Most highly machine-trained systems can reach 80% accuracy on average. But the sentiment analysis is not a perfect science. It can’t fully understand the complexities of human language and it definitely can’t be categorised simply as positive, negative or neutral.

Usually, we are good at judging sentiment in a given context. Detection of feelings like irony, sarcasm, scepticism, anxiety, that depends on a simple thing as the tone of one’s voice, is a complex task, even for some humans, but for the machines it is impossible.

Subjectivity in sentiment analysis.

Did you know that human sentiment accuracy is not 100% either? Sentiment basically refers to the contextual polarity of a text or a document, meaning, the emotional effect the text or the document has on the reader.

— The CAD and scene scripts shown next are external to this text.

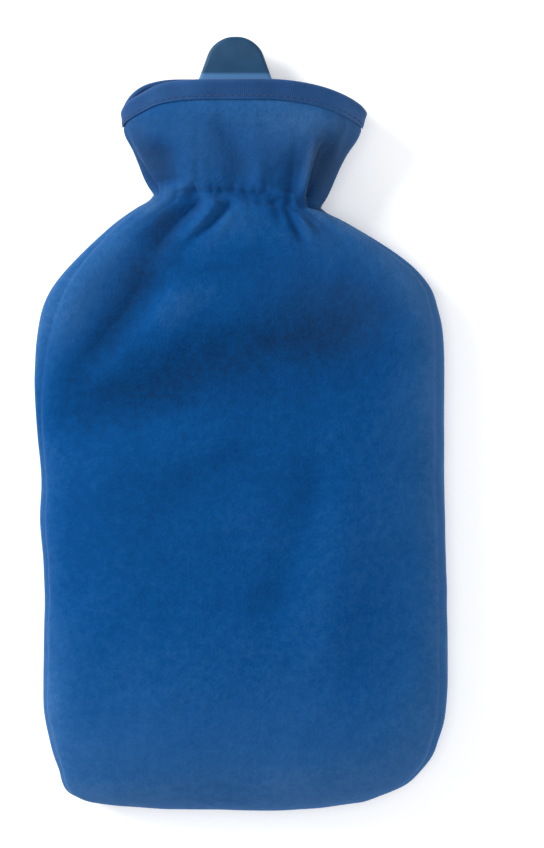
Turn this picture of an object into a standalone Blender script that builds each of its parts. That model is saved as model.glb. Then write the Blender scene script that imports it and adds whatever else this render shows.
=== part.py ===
"""A hot water bottle in its fleece cover, lying on its back.

Metres, +Z up. +Y runs from the closed bottom edge to the mouth of the collar, +X to the right as
seen from above. The origin is under the middle of the object's bounding box, on the surface that it
lies on. The sizes in the tables are in millimetres, with heights along the object counted from the
lowest point of its bottom seam.

The cover is a front and a back panel, sewn along both sides and the bottom, drawn in at the neck
and flared above it into a collar. A folded binding closes the raw edge of the mouth. The bottle
inside shows only by the rubber tab that stands out of the collar.
"""

import math
from collections import namedtuple

import bmesh
import bpy
from mathutils import Vector

MM = 0.001

# Driving dimensions, in mm
LENGTH = 376.0  # from the bottom seam to the top of the tab
CLOTH = 2.2  # thickness of the fleece
GAP = 0.6  # between neighbouring pieces, along the seams and round the binding
BINDING_CLOTH = 1.2
BINDING_LEG = 7.5  # how far the folded binding reaches down each side of the cloth
RIM_GAP = 1.0  # between the rim of the cloth and the fold of the binding over it

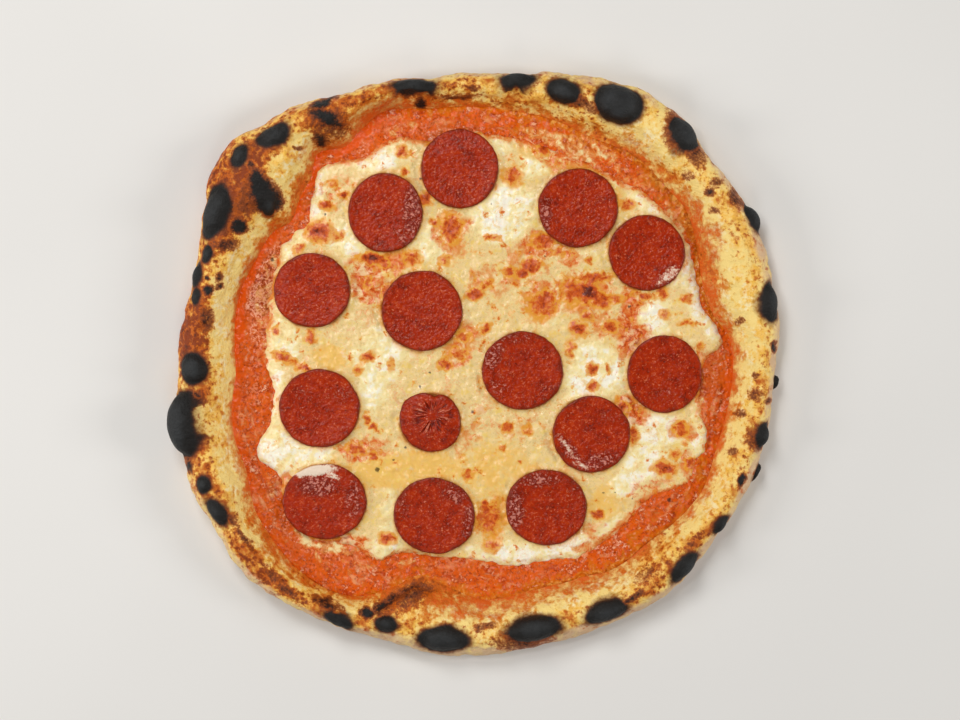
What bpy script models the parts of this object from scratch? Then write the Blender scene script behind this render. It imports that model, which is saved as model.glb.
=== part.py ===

It also indicates the attitude of the author on the subject.
Feelings are inherently subjective, you and I may interpret the attitude of the same text differently. It depends on the personal morals, values and beliefs of a person.

Have a look at the example below:

If your analysis is meant to be in favor of the Democratic Party what would be the sentiment? The sentiment of this article would be different for the Republicans, right?

Probably the biggest problem in this analysis is subjectivity. Someday highly machine-trained systems may reach 99% accuracy of the text dissection. But even then, they will never be able to predict the personal biases based on gender, race and political views of the reader.

In conclusion.

Sentiment analysis is very useful in Social media marketing and PR because it helps in forecasting trends and gathering public opinion about products, services or situations.

Implemented for specific use cases, both methods – NLP and “Bag of words” – have their advantages and disadvantages. Our advice is when choosing a software solution for sentiment analysis you should always have the option for manual scoring. With Sensika you can always manually change all automated sentiment – so you can rest easy knowing that you’ll always have the final say.